The BBC has ordered “A Tabloid Empire,” a three-part documentary series on Rupert Murdoch’s influence over the British press.

The series will air on BBC Two in the U.K. and examine in detail Britain’s popular press between 1997 and 2012, a period that covers phone hacking and corruption but that also saw Murdoch’s and other papers wielding great influence over politics and society in general.

“House of Assad” producer 72 Films will make the series, which will use archives from the period as well as interviews with key figures from the time. The BBC promised that the series will document “the colorful characters and unrivaled power of those at the top, forensically deconstructing some of the most iconic and infamous moments of modern times.”
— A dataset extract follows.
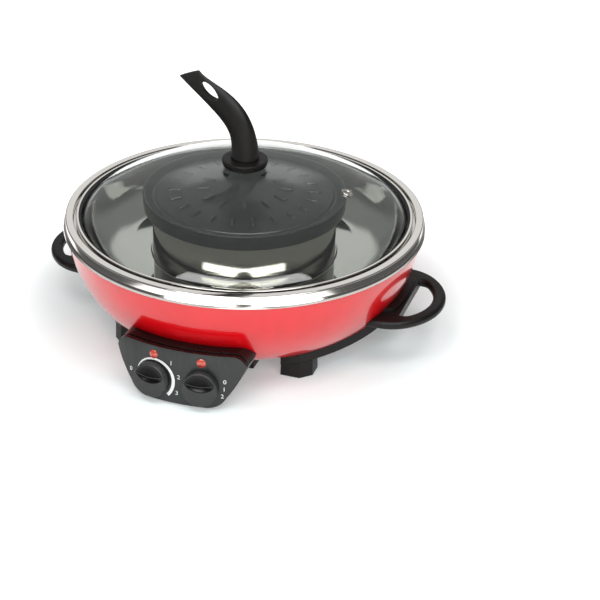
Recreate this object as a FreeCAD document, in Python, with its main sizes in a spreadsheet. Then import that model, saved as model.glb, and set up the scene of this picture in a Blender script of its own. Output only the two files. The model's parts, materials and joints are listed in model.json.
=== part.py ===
import FreeCAD, Part
import math
import os
import re
import Sketcher
from FreeCAD import Placement, Rotation, Vector

# Round electric hot pot with a central grill plate under a lift-off glass lid.
# The origin is on the floor under the pot's axis: Z is up, the control panel
# faces -Y and the side handles point along X. All sizes are millimetres.

SIZES = {
    # Rim of the steel pot, from the flat ring down to the rolled lip.
    "rim_height": 128.0,
    "rim_inner_radius": 185.0,
    "rim_band_radius": 192.5,
    "rim_shoulder": 4.5,
    "rim_edge_round": 1.0,
    "lip_reach": 2.5,
    "lip_height": 2.8,
    "lip_slope": 0.8,
    "lip_inset": 3.0,
    "lip_drop": 12.5,
    "pot_sheet": 1.0,
    # Ledge for the lid, sloping wall and flat floor of the ring-shaped trough.
    "ledge_drop": 6.8,
    "pot_floor_height": 83.0,
    "pot_floor_radius": 152.0,
    "pot_fillet": 10.0,
    "pot_wall_lean": 28.0,
    "pot_upstand": 3.5,
    # Red outer bowl: a side arc that turns into a corner arc and a flat bottom.
    "bowl_top_radius": 191.0,
    "bowl_bottom_height": 15.0,
    "bowl_side_curve": 124.0,
    "bowl_corner_curve": 84.0,
    "bowl_turn": 34.0,
    "bowl_wall": 1.2,
    "bowl_opening_radius": 80.0,
    # Steel column in the middle, which carries the grill plate.
    "column_radius": 98.7,
    "column_wall": 1.2,
    "column_height": 140.2,
    "column_seat_radius": 88.0,
    "column_foot_radius": 104.5,
    # Grill plate, a casting with a rim, a fat channel and a crowned middle.
    "plate_radius": 108.9,
    "plate_rise": 10.4,
    "plate_draft": 1.3,
    "plate_rim_width": 2.4,
    "plate_rim_round": 0.8,
    "plate_skirt_drop": 16.6,
    "plate_skirt_wall": 3.2,
    "plate_channel_radius": 98.5,
    "plate_channel_drop": 4.2,
    "plate_crown_radius": 94.5,
    "plate_crown_edge": 1.2,
    "plate_crown_rise": 6.5,
    "plate_wall": 6.0,
    "rib_width": 4.2,
    "rib_height": 1.1,
    "rib_outer_start": 68.0,
    "rib_outer_end": 82.0,
    "rib_outer_count": 22,
    "rib_outer_turn": 2.2,
    "rib_inner_start": 36.0,
    "rib_inner_end": 52.0,
    "rib_inner_count": 12,
    "rib_inner_turn": 19.7,
    # Lid: steel band, silicone seal, glass dome and vent eyelet.
    "lid_play": 2.7,
    "lid_band_sheet": 0.8,
    "lid_band_height": 7.5,
    "lid_band_foot": 9.3,
    "lid_band_lip": 2.5,
    "glass_edge_inset": 7.0,
    "glass_edge_rise": 4.4,
    "glass_dome_radius": 320.0,
    "glass_shoulder_radius": 42.0,
    "glass_edge_turn": 54.0,
    "glass_wall": 4.0,
    "eyelet_distance": 110.5,
    "eyelet_turn": 7.8,
    "eyelet_flange_radius": 6.4,
    "eyelet_tube_radius": 4.0,
    "eyelet_hole_radius": 2.9,
    "eyelet_flange": 1.1,
    # Lid handle: two-step collar, leaning grip with a hanging hole, and screw.
    "collar_radius": 24.4,
    "collar_height": 8.0,
    "collar_pad_radius": 19.0,
    "collar_pad_height": 1.6,
    "collar_groove": 0.8,
    "grip_width": 31.0,
    "grip_base_depth": 27.0,
    "grip_tip_depth": 11.0,
    "grip_straight": 8.0,
    "grip_bend_radius": 62.0,
    "grip_lean": 47.0,
    "grip_reach": 52.8,
    "grip_end_slope": 22.0,
    "hang_hole_length": 26.0,
    "hang_hole_width": 11.0,
    "hang_hole_place": 26.0,
    "lid_screw_radius": 2.5,
    "lid_screw_length": 30.0,
    "lid_washer_radius": 11.0,
    "lid_washer": 1.5,
    # Side handles: a D-shaped loop on a cradle whose arms run to the feet.
    "handle_reach": 225.0,
    "handle_tip_curve": 69.5,
    "handle_shoulder_curve": 48.0,
    "handle_tip_angle": 48.0,
    "handle_bar": 13.5,
    "handle_thickness": 9.4,
    "handle_height": 50.0,
    "handle_round": 4.0,
    "finger_half_width": 40.0,
    "finger_round": 9.0,
    "cradle_wall": 8.0,
    "cradle_top": 63.0,
    "cradle_half_width": 38.0,
    "cradle_neck": 142.0,
    "cradle_root": 188.0,
    # Feet, under the ends of the handle arms.
    "foot_centre_across": 96.0,
    "foot_centre_along": 93.5,
    "foot_length": 32.0,
    "foot_width": 28.0,
    "foot_corner": 11.0,
    "foot_draft": 1.5,
    "foot_pad": 0.8,
    "foot_pad_inset": 3.0,
    "foot_screw_radius": 2.2,
    "foot_screw_head": 4.4,
    "foot_screw_seat": 7.0,
    "foot_screw_length": 24.0,
    # Base cover under the bowl, with the wiring tongue that meets the housing.
    "cover_radius": 92.0,
    "cover_height": 5.0,
    "cover_wall": 2.4,
    "tongue_half_width": 52.0,
    "tongue_reach": 113.0,
    "vent_count": 12,
    "vent_radius": 52.0,
    "vent_length": 22.0,
    "vent_width": 4.0,
    "cover_screw_count": 4,
    "cover_screw_circle": 85.5,
    "cover_screw_radius": 1.7,
    "cover_screw_head": 3.2,
    "gland_radius": 4.4,
    "gland_bore_radius": 3.5,
    "gland_length": 16.0,
    "gland_collar_radius": 4.8,
    "gland_collar": 2.0,
    # Control housing on the front, a loft whose face is a patch of a cone.
    "face_radius": 200.9,
    "face_low": 3.0,
    "face_tilt": 4.0,
    "face_wall": 2.5,
    "face_skirt": 7.0,
    "face_round": 2.6,
    "housing_front": 206.0,
    "housing_back": 113.5,
    "housing_wall": 2.4,
    "front_top": 62.5,
    "front_top_half": 55.0,
    "front_wide": 50.0,
    "front_wide_half": 69.8,
    "front_side": 15.5,
    "front_side_half": 52.0,
    "front_bottom": 2.5,
    "front_bottom_half": 32.0,
    "back_top": 59.0,
    "back_top_half": 55.0,
    "back_wide": 48.0,
    "back_wide_half": 69.0,
    "back_side": 16.5,
    "back_side_half": 51.0,
    "back_bottom": 5.0,
    "back_bottom_half": 32.0,
    "housing_top_round": 14.0,
    "housing_side_curve": 120.0,
    "housing_low_round": 22.0,
    # Knobs, shafts, switches and lamps, set square to the face.
    "knob_angle": 7.5,
    "knob_height": 26.0,
    "knob_radius": 18.5,
    "knob_depth": 8.0,
    "knob_gap": 0.6,
    "knob_edge": 1.0,
    "knob_bar_half": 2.8,
    "knob_bar_rise": 2.8,
    "knob_scoop": 4.6,
    "knob_scoop_half": 14.5,
    "knob_scoop_curve": 16.0,
    "shaft_radius": 3.0,
    "shaft_fit": 0.05,
    "shaft_hole_play": 0.7,
    "shaft_socket": 6.2,
    "shaft_depth": 10.0,
    "bushing_radius": 5.0,
    "bushing_length": 5.0,
    "thermostat_radius": 13.5,
    "thermostat_depth": 15.0,
    "switch_side": 25.0,
    "switch_depth": 18.0,
    "lamp_height": 52.4,
    "lamp_radius": 4.9,
    "lamp_dome": 1.4,
    "lamp_stem_radius": 3.9,
    "lamp_stem_depth": 7.0,
    "lamp_holder_radius": 5.2,
    "lamp_holder_depth": 16.0,
    # Heating parts inside the bowl and the column.
    "tube_radius": 3.3,
    "element_radius": 128.0,
    "spreader_inner": 106.0,
    "spreader_outer": 150.0,
    "spreader_wall": 3.0,
    "clamp_count": 3,
    "clamp_width": 14.0,
    "clamp_wall": 1.2,
    "clamp_foot": 9.0,
    "grill_element_radius": 66.0,
    "grill_element_inner": 38.0,
    "grill_element_height": 133.5,
    "reflector_height": 112.0,
    "reflector_wall": 0.8,
    "reflector_edge": 9.0,
    "post_radius": 3.0,
    "post_count": 3,
    "cutout_radius": 7.0,
    "cutout_height": 9.0,
    "cutout_margin": 1.5,
    "terminal_length": 44.0,
    "terminal_width": 16.0,
    "terminal_height": 13.0,
    # Gaps: between curved faces that fit, and between parts that are lifted off.
    "fit_gap": 0.3,
    "seat_gap": 0.3,
}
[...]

Despite closing down the weekly News of the World as a result of the phone-hacking scandal, Murdoch still owns The Times and The Sun in Britain. He has also had an antagonistic relationship with the BBC, which he has long complained enjoys an unfair advantage as a license-fee-funded pubcaster and which he wants to knock off its perch.

BBC Two controller Patrick Holland commissioned “A Tabloid Empire.” 72 Films’ Cate Hall and David Glover will executive produce.

“This series promises to combine the same forensic eye for detail with the best documentary storytelling to explore the decade which changed our relationship with the press forever,” Holland said.

Tom McDonald, the BBC’s head of commissioning, natural history and specialist factual, added: “This series promises intricate storytelling, beautifully assembled archive and fascinating interviews from those who witnessed and lived through these events.”